● **REQUIRED WORK**: Can you restate the records below word for word?

(Collected data)

• • • • • • •

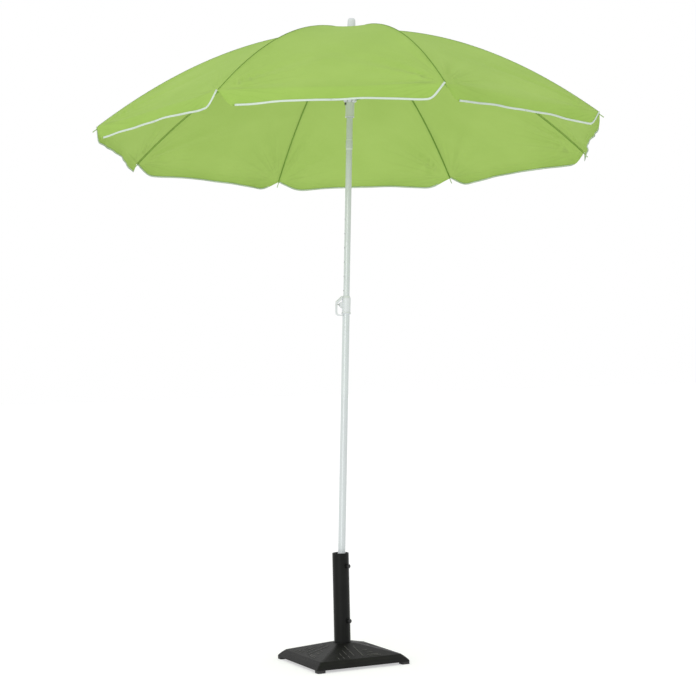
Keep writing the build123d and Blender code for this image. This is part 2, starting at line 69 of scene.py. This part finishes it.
def rib_axis(n):
    """The tangential axis of a rib's hinge, which also sets the rib's azimuth."""
    return Vector(JOINTS[f"rib_{n % RIBS + 1}_fold"]["axis"])


def rib_azimuth(n):
    axis = rib_axis(n)
    return math.atan2(-axis.dot(POLE_X), axis.dot(POLE_Y)) % (2 * math.pi)


FIRST_AZIMUTH = rib_azimuth(0)
GORE = 2 * math.pi / RIBS
CROWN_PIVOT = to_pole(JOINTS["rib_1_fold"]["pos_m"])
CROWN_PIVOT_R, CROWN_PIVOT_Z = math.hypot(CROWN_PIVOT.x, CROWN_PIVOT.y), CROWN_PIVOT.z

# ---------------------------------------------------------------- sizes, in metres
FABRIC_TOP = CROWN_PIVOT_Z + 0.010      # outer face of the fabric on the pole's axis
CONE, DROOP = 0.05, 0.4244              # the fabric falls by these times radius and radius squared
INNER_RADIUS = 0.008
RIM = 0.900                             # radius of the fabric's corners
SAG = 0.0135                            # how far the fabric hangs inside the chord between two ribs
SCALLOP = 0.010                         # the rim's middle is drawn in by this share of its radius
CORNER_DROP, MIDDLE_DROP = 0.051, 0.041  # hem below the level of the corners
CORNER = 0.115                          # width of a near cut corner, as a share of half a gore
WIDER_FROM, WIDER_OVER = 0.62, 0.30     # the cuts grow twice as wide over this part of the way round
ROUNDING = 0.35                         # how much of the cut is rounded off at the hem
FRONT, FAR_SHORT = math.radians(-112), 0.24     # the valance hangs shorter opposite this azimuth
BINDING_OUTSIDE, BINDING_INSIDE = 0.0066, 0.0042    # widths of the hem's binding on each face
BINDING_UP, BINDING_OFF, BINDING_THICK = 0.0029, 0.0003, 0.0011     # above the hem, off the cloth, thick
HEM_START, INNER_HEM_START = -0.84, -0.86       # the binding starts here, at each gore's left
SEAM_OUTSIDE, SEAM_INSIDE = 0.0014, 0.0026      # widths of the welts along a rib
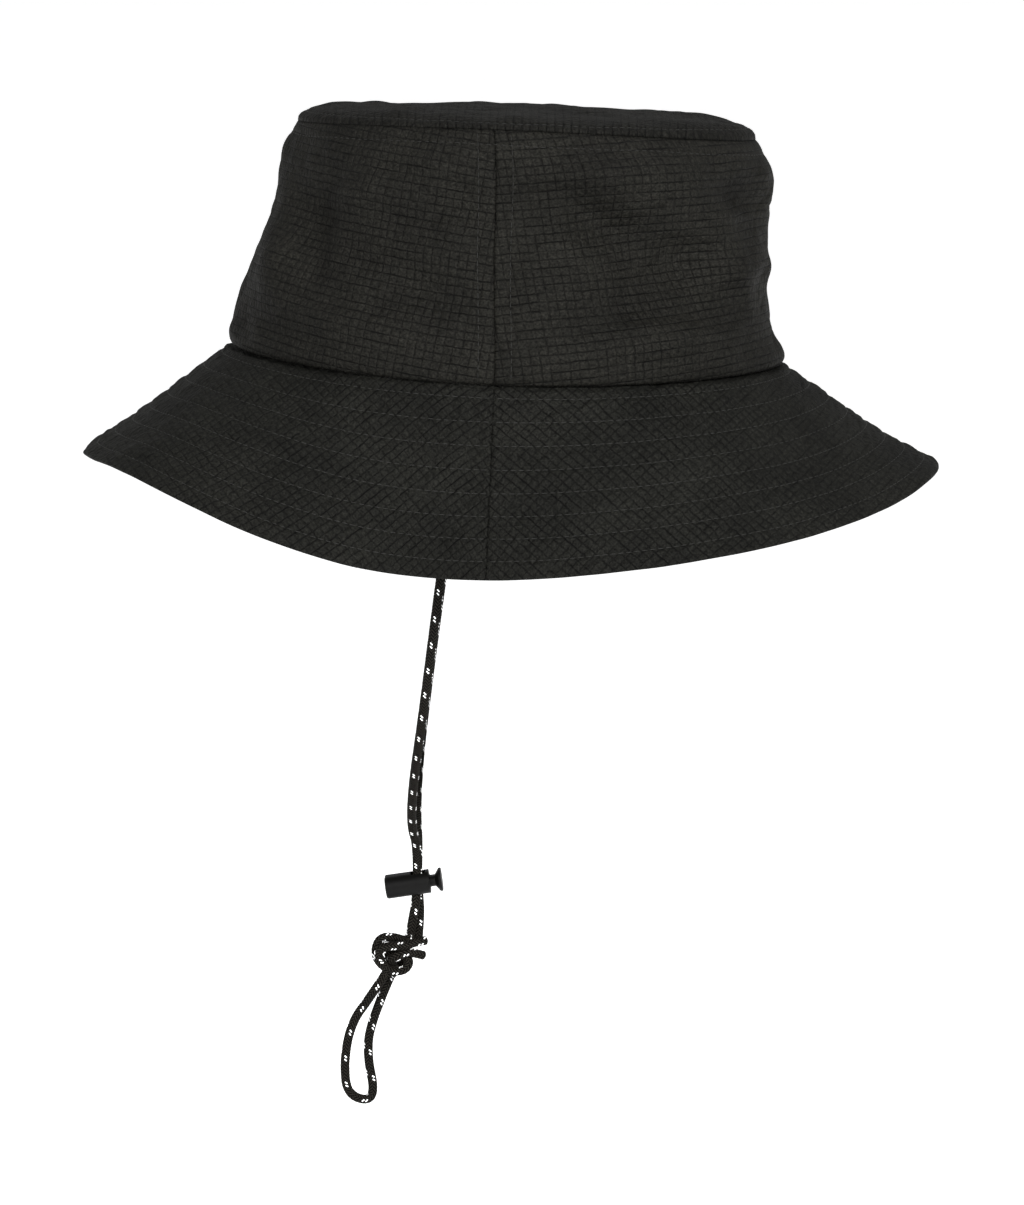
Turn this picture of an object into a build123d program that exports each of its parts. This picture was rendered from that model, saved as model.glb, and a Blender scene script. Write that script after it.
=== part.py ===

• • • • • • •

● **ANSWER FOR THIS EXERCISE**:
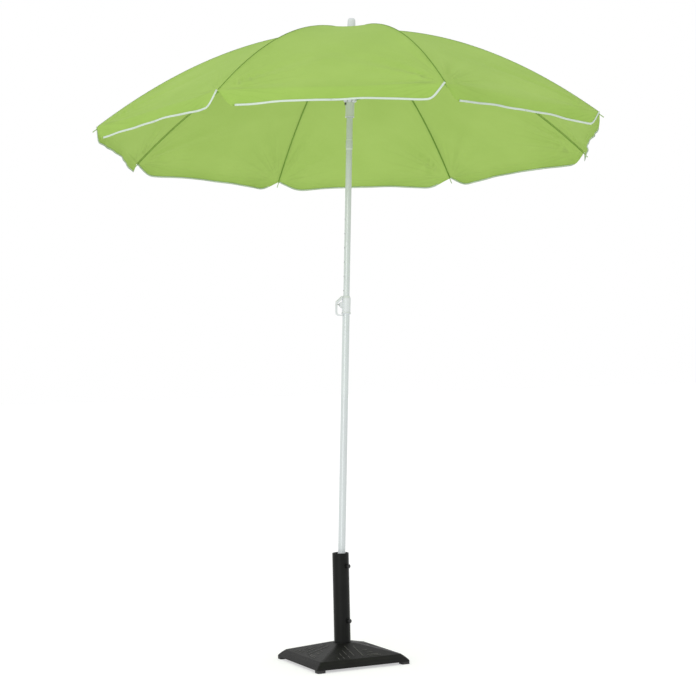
Keep writing the build123d and Blender code for this image. This is part 2, starting at line 69 of scene.py. This part finishes it.
def rib_axis(n):
    """The tangential axis of a rib's hinge, which also sets the rib's azimuth."""
    return Vector(JOINTS[f"rib_{n % RIBS + 1}_fold"]["axis"])


def rib_azimuth(n):
    axis = rib_axis(n)
    return math.atan2(-axis.dot(POLE_X), axis.dot(POLE_Y)) % (2 * math.pi)


FIRST_AZIMUTH = rib_azimuth(0)
GORE = 2 * math.pi / RIBS
CROWN_PIVOT = to_pole(JOINTS["rib_1_fold"]["pos_m"])
CROWN_PIVOT_R, CROWN_PIVOT_Z = math.hypot(CROWN_PIVOT.x, CROWN_PIVOT.y), CROWN_PIVOT.z

# ---------------------------------------------------------------- sizes, in metres
FABRIC_TOP = CROWN_PIVOT_Z + 0.010      # outer face of the fabric on the pole's axis
CONE, DROOP = 0.05, 0.4244              # the fabric falls by these times radius and radius squared
INNER_RADIUS = 0.008
RIM = 0.900                             # radius of the fabric's corners
SAG = 0.0135                            # how far the fabric hangs inside the chord between two ribs
SCALLOP = 0.010                         # the rim's middle is drawn in by this share of its radius
CORNER_DROP, MIDDLE_DROP = 0.051, 0.041  # hem below the level of the corners
CORNER = 0.115                          # width of a near cut corner, as a share of half a gore
WIDER_FROM, WIDER_OVER = 0.62, 0.30     # the cuts grow twice as wide over this part of the way round
ROUNDING = 0.35                         # how much of the cut is rounded off at the hem
FRONT, FAR_SHORT = math.radians(-112), 0.24     # the valance hangs shorter opposite this azimuth
BINDING_OUTSIDE, BINDING_INSIDE = 0.0066, 0.0042    # widths of the hem's binding on each face
BINDING_UP, BINDING_OFF, BINDING_THICK = 0.0029, 0.0003, 0.0011     # above the hem, off the cloth, thick
HEM_START, INNER_HEM_START = -0.84, -0.86       # the binding starts here, at each gore's left
SEAM_OUTSIDE, SEAM_INSIDE = 0.0014, 0.0026      # widths of the welts along a rib
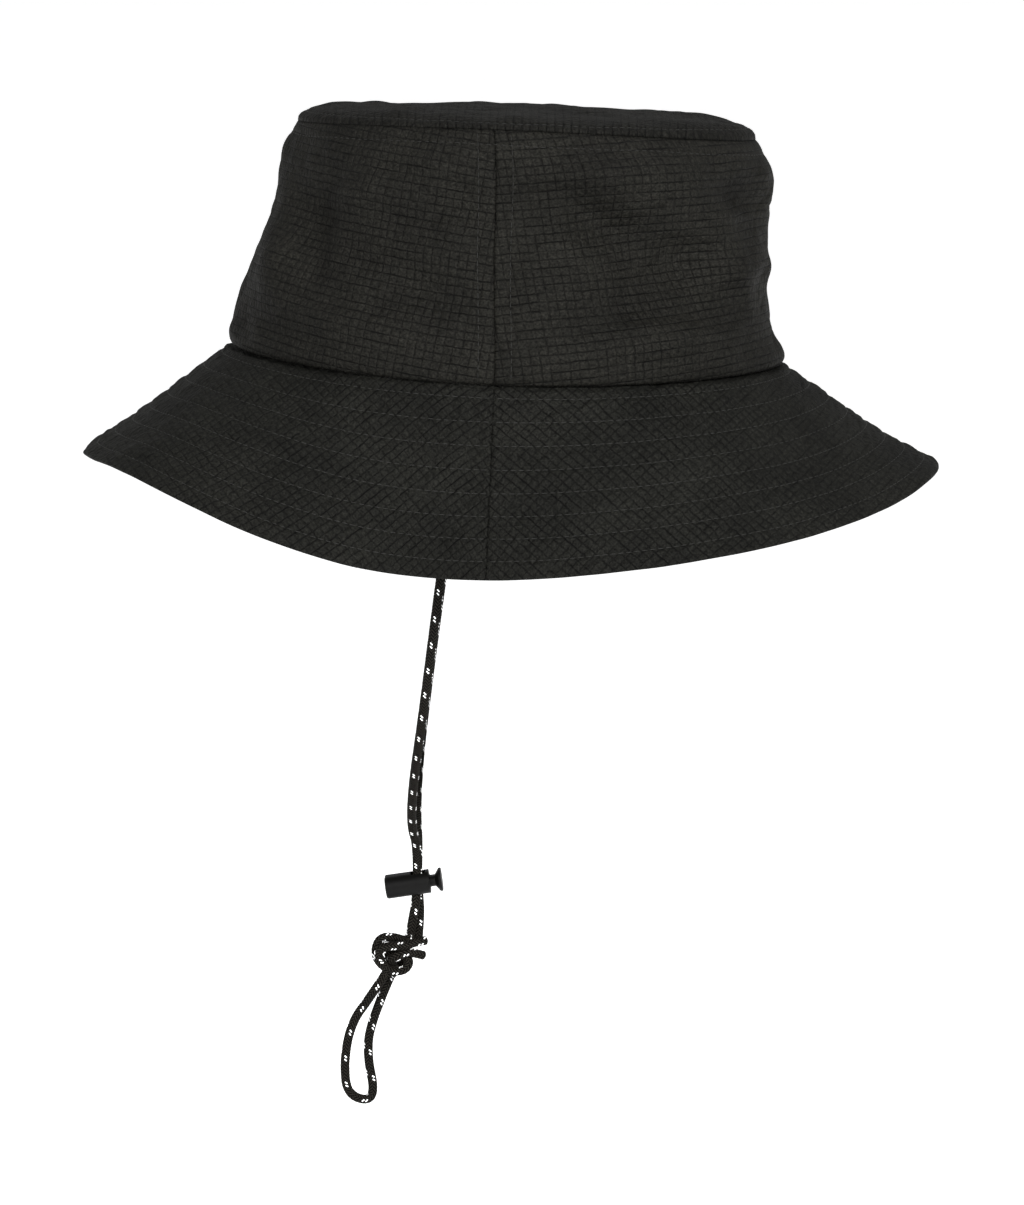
Turn this picture of an object into a build123d program that exports each of its parts. This picture was rendered from that model, saved as model.glb, and a Blender scene script. Write that script after it.
=== part.py ===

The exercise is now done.